Let your gentleness be evident to all.  In a passage about the joy of the Lord and the peace of God, at first this statement seems out of place.  What does it have to do with the rest of the passage?  I think the answer can be found as we talk with the people of our community or spend time on social media:  fearful, stressed-out people are grouchy!  They give themselves permission to be harsh and unkind, and they are always looking for someone to blame for the problems of the world.  Who is to blame for the forest fires?  Who is to blame for the COVID mess?  Who is to blame for Afghanistan?  And when we identify these people, how can we cleverly blast them on Facebook so our angry friends can agree with us?  As usual, the Word of God calls us to be radically different from the world around us.  Those who have learned the secret of rejoicing in the Lord aren’t on a perpetual witch-hunt.  Their gentleness is on full display for the world to see.

The Lord is near.  He really is.  He is near to us in the sense that He lives in us by His Spirit, so our joy and peace don’t have to be beamed in from the other side of the galaxy, they well up like a spring within us.  And He is near in the sense that He is coming soon, which gives a new perspective to everything we face in the here and now.

Do not be anxious about anything, but in every situation, by prayer and petition, with thanksgiving, present your requests to God.  This may be the most well-known verse in this passage.  The Bible says “Stop worrying and pray!”  We know it says this, and we agree when someone reminds us that it says this.  But are we doing it?  When anxiety begins to fill your heart, do you retreat to a quiet place and bring your concerns before God?  I know I am often slow to remember to pray, and as a result I spend way too long in the fruitless spiral of worry.  As I result I miss out on this promise:

And the peace of God, which transcends all understanding, will guard your hearts and your minds in Christ Jesus.  I grew up hearing people in church talk about the “peace that passeth understanding.”  Most Christians know that the Bible promises us that we can have a peace that doesn’t come from our circumstances, and that often makes no sense in light of our circumstances.  Many of us know and love the old hymn “It is well with my soul.”  No matter what we are going through, we can say “It is well.”  In every circumstance, God is able to give us His peace when we pray and entrust our worries to Him.  

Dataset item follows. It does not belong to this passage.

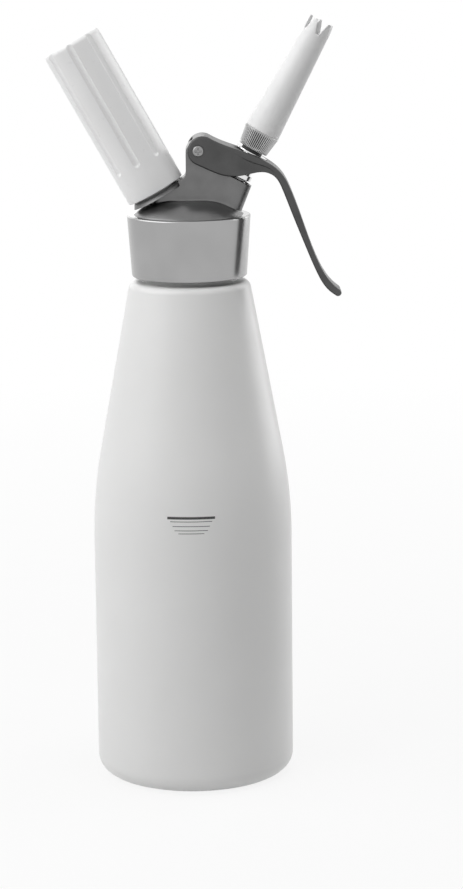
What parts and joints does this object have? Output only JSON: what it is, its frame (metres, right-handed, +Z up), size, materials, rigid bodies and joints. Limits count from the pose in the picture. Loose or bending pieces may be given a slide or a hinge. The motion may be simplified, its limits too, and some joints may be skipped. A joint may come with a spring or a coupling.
{
  "type": "whipped cream dispenser",
  "caption": "White pressure bottle with a screw-on metal head: a lever opens a sprung valve and lets gas-charged cream out through a tilted star tip.",
  "frame": {"origin": "centre of the bottle's flat base, on the surface it stands on", "axes": "+Z up along the bottle; +X towards the decorating tip and the lever's handle, -X towards the charger holder; the front, with the fill mark, faces -Y"},
  "size_m": [0.1447, 0.1, 0.3829],
  "materials": {
    "white_enamel": "gloss",
    "brushed_band": "satin",
    "cast_alloy": "satin",
    "lever_alloy": "satin",
    "bright_steel": "polished",
    "turned_steel": "satin",
    "charger_steel": "satin",
    "brass": "satin",
    "spring_steel": "satin",
    "knurled_steel": "satin",
    "white_plastic": "gloss",
    "tip_plastic": "satin",
    "black_rubber": "matte",
    "grey_seal": "matte",
    "guide_plastic": "matte"
  },
  "bodies": {
    "bottle": {"bottle": "white_enamel"},
    "gasket": {"head_gasket": "grey_seal"},
    "head": {"head_casting": "cast_alloy", "collar": "brushed_band", "inlet_fitting": "turned_steel", "pin_holder": "brass", "piercing_pin": "bright_steel", "charger_seal": "black_rubber", "inlet_check_valve": "grey_seal", "check_valve_nut": "brass", "stem_guide": "guide_plastic", "stem_o_rings": "black_rubber", "valve_spring": "spring_steel"},
    "charger": {"charger": "charger_steel"},
    "holder": {"charger_holder": "white_plastic"},
    "lever": {"lever": "lever_alloy", "pivot_screw": "bright_steel", "pivot_sleeve": "brass", "pivot_nut": "bright_steel"},
    "valve": {"valve_stem": "turned_steel", "push_collar": "bright_steel", "stem_washer": "bright_steel", "valve_seal": "grey_seal", "valve_nut": "brass"},
    "tip_seal": {"tip_gasket": "black_rubber"},
    "tip": {"tip_adapter": "knurled_steel", "star_tip": "tip_plastic"}
  },
  "joints": [
    {"name": "head_rise", "type": "slide", "parent": "bottle", "child": "gasket", "axis": [0, 0, 1], "range_m": [0, 0.024]},
    {"name": "head_turn", "type": "hinge", "parent": "gasket", "child": "head", "pos_m": [0, 0, 0.2795], "axis": [0, 0, 1], "range_deg": [0, 2160.1]},
    {"name": "charger_travel", "type": "slide", "parent": "head", "child": "charger", "axis": [-0.4848, 0, 0.8746], "range_m": [0, 0.014]},
    {"name": "holder_turn", "type": "hinge", "parent": "charger", "child": "holder", "pos_m": [-0.0163, 0, 0.2977], "axis": [-0.4848, 0, 0.8746], "range_deg": [0, 3360.1]},
    {"name": "lever_squeeze", "type": "hinge", "parent": "head", "child": "lever", "pos_m": [0.0049, 0, 0.3177], "axis": [0, 1, 0], "range_deg": [0, 6], "stiffness_Nm_per_rad": 2, "springref_deg": -6.88},
    {"name": "valve_travel", "type": "slide", "parent": "head", "child": "valve", "axis": [-0.4848, 0, -0.8746], "range_m": [0, 0.00324], "deforming": ["valve_spring"]},
    {"name": "tip_lift", "type": "slide", "parent": "valve", "child": "tip_seal", "axis": [0.4848, 0, 0.8746], "range_m": [0, 0.008]},
    {"name": "tip_turn", "type": "hinge", "parent": "tip_seal", "child": "tip", "pos_m": [0.03205, 0, 0.31746], "axis": [0.4848, 0, 0.8746], "range_deg": [0, 2880.1]}
  ],
  "couplings": [
    {"joint": "head_turn", "follows": "head_rise", "rad_per_m": 1570.8},
    {"joint": "holder_turn", "follows": "charger_travel", "rad_per_m": 4188.8},
    {"joint": "lever_squeeze", "follows": "valve_travel", "rad_per_m": 32.362},
    {"joint": "tip_turn", "follows": "tip_lift", "rad_per_m": 6283.2}
  ]
}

I will confess that in recent days I have not consistently experienced this peace.  I get distracted by headlines.  I get frustrated as good things are continually stripped away and plans are constantly thwarted.  I want to get better at returning to Jesus throughout the week and throughout the day.  I want to live with the joy of the Lord and the peace that passes understanding.  I don’t think these are just nice ideas to be stitched on pillows; I believe they are promises of God that we can experience increasingly as we walk with Him.  Will you join me in rejoicing in the Lord this week, and bringing our needs before God with hearts that really do trust Him?